10-If I were doing lines from scratch, I would go with Bowman/EStaal/Semin, Gerbe/JStaal/Dwyer, Skinner/Nash/Ruutu, Boychuk/Malhotra/Dvorak.

--EStaal line: At the end of the day, if the Canes cannot get both Semin and EStaal going offensively, this season is just not going to happen. Semin seems to be reacclimated after the injury and is playing well. It is time to go all or nothing on those 2 figuring it out again. Per my comments above, Bowman continues to play well. Key for him is to just continuously put himself in places where he can get scoring chances like Tlusty did last season and hopefully finish some.

--JStaal line: As much as I hate to remove Semin from this line, the goal of getting Semin and EStaal going at the same time is priority 1.

--Nash line: Per my comments above, I do not think Skinner’s offensive production will dip much playing on a 3rd line with decent line mates. He tends to create a lot of his offense himself, and he will benefit from favorable matchups. Defensively the biggest thing here is that if/when he has a learning mistake, the player likely to get the scoring chance because of it is a 3rd/4th-liner not an elite NHL scorer.

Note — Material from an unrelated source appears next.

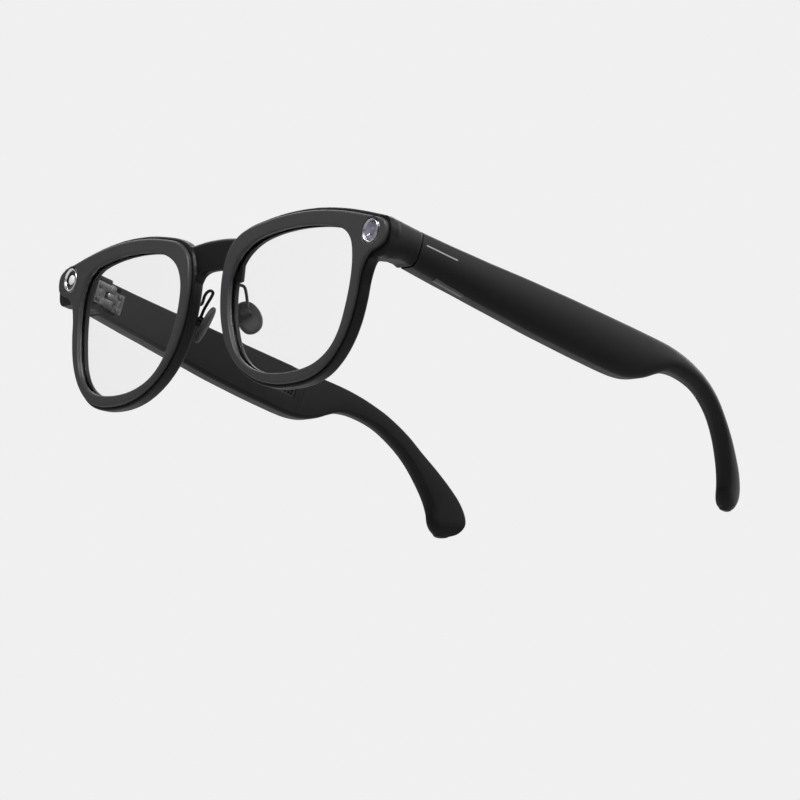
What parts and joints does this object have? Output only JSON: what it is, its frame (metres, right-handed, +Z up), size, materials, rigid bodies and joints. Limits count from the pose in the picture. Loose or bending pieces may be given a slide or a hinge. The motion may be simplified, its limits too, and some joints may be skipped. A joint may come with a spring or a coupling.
{
  "type": "smart glasses",
  "caption": "Black smart glasses with a round camera and indicator light in the end pieces, clear lenses, folding electronics temples and wire-mounted nose pads.",
  "frame": {"origin": "middle of the bounding box, on the table plane under the open glasses", "axes": "+X towards the wearer's left, +Y from the front towards the temple tips, +Z up; the front faces -Y"},
  "size_m": [0.153, 0.1392, 0.0467],
  "materials": {
    "frame_black": "fine matte",
    "plate_satin": "satin",
    "clear_lens": "clear",
    "dark_metal": "satin",
    "bright_metal": "bright",
    "camera_glass": "dark coated glass",
    "light_diffuser": "frosted",
    "inner_plastic": "moulded",
    "circuit_green": "solder mask",
    "pad_rubber": "soft matte",
    "hinge_metal": "fine brushed",
    "battery_foil": "foil",
    "contact_gold": "plated",
    "button_plastic": "satin"
  },
  "bodies": {
    "front": {"main_frame": "frame_black", "left_face_plate": "plate_satin", "right_face_plate": "plate_satin", "left_lens": "clear_lens", "right_lens": "clear_lens", "camera_ring": "dark_metal", "camera_glass": "camera_glass", "camera_barrel": "inner_plastic", "camera_board": "circuit_green", "light_ring": "bright_metal", "light_lens": "light_diffuser", "light_board": "circuit_green", "left_pad_arm": "dark_metal", "right_pad_arm": "dark_metal", "left_pad_pin": "hinge_metal", "right_pad_pin": "hinge_metal", "left_front_leaf": "hinge_metal", "right_front_leaf": "hinge_metal", "left_leaf_screws": "hinge_metal", "right_leaf_screws": "hinge_metal", "left_hinge_pin": "hinge_metal", "right_hinge_pin": "hinge_metal"},
    "left_temple": {"left_temple_shell": "frame_black", "left_temple_cover": "frame_black", "left_temple_leaf": "hinge_metal", "left_temple_screws": "hinge_metal", "left_battery": "battery_foil", "left_board": "circuit_green", "left_microphone": "hinge_metal", "left_speaker": "inner_plastic", "left_speaker_grille": "dark_metal", "light_line": "bright_metal", "touch_sensor": "contact_gold", "button_switch": "hinge_metal", "charging_contacts": "contact_gold", "charging_magnets": "hinge_metal"},
    "right_temple": {"right_temple_shell": "frame_black", "right_temple_cover": "frame_black", "right_temple_leaf": "hinge_metal", "right_temple_screws": "hinge_metal", "right_battery": "battery_foil", "right_board": "circuit_green", "right_microphone": "hinge_metal", "right_speaker": "inner_plastic", "right_speaker_grille": "dark_metal"},
    "button": {"function_button": "button_plastic"},
    "left_pad": {"left_pad_core": "hinge_metal", "left_nose_pad": "pad_rubber"},
    "right_pad": {"right_pad_core": "hinge_metal", "right_nose_pad": "pad_rubber"}
  },
  "joints": [
    {"name": "left_temple_fold", "type": "hinge", "parent": "front", "child": "left_temple", "pos_m": [0.0664, -0.05427, 0.03607], "axis": [0, 0.1098, 0.9939], "range_deg": [0, 86]},
    {"name": "right_temple_fold", "type": "hinge", "parent": "front", "child": "right_temple", "pos_m": [-0.0664, -0.05427, 0.03607], "axis": [0, -0.1098, -0.9939], "range_deg": [0, 64]},
    {"name": "button_press", "type": "slide", "parent": "left_temple", "child": "button", "axis": [0, 0.1098, 0.9939], "range_m": [0, 0.0005], "stiffness_N_per_m": 400, "springref_m": -0.0005},
    {"name": "left_pad_rock", "type": "hinge", "parent": "front", "child": "left_pad", "pos_m": [0.01108, -0.06063, 0.02285], "axis": [0.5585, 0.6342, 0.5346], "range_deg": [-4, 4]},
    {"name": "right_pad_rock", "type": "hinge", "parent": "front", "child": "right_pad", "pos_m": [-0.01108, -0.06063, 0.02285], "axis": [-0.5585, 0.6342, 0.5346], "range_deg": [-4, 4]}
  ]
}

--Malhotra line: If it isn’t broken, don’t fix it. I also like the idea of having a 3rd with Malhotra/Dvorak who has finishing ability and can benefit from the puck possession game that this line plays pretty well.

So questions to other Canes fans:

1) Is the latest down swing just another part of the rollercoaster that is 2013-14? Or is it the beginning of the end? Is it possible that a reasonably (not completely) healthy lineup plus a favorable January schedule is just what the Canes need to rise up the standings?

2) Am I wrong to rework the lines this aggressively when some things (i.e Gerbe/JStaal/Semin and to some degree Bowman/Nash/Dwyer) have actually been working fairly well?

3) Is it time for a trade or 2 to try to improve the roster? If so, what would be your top priority?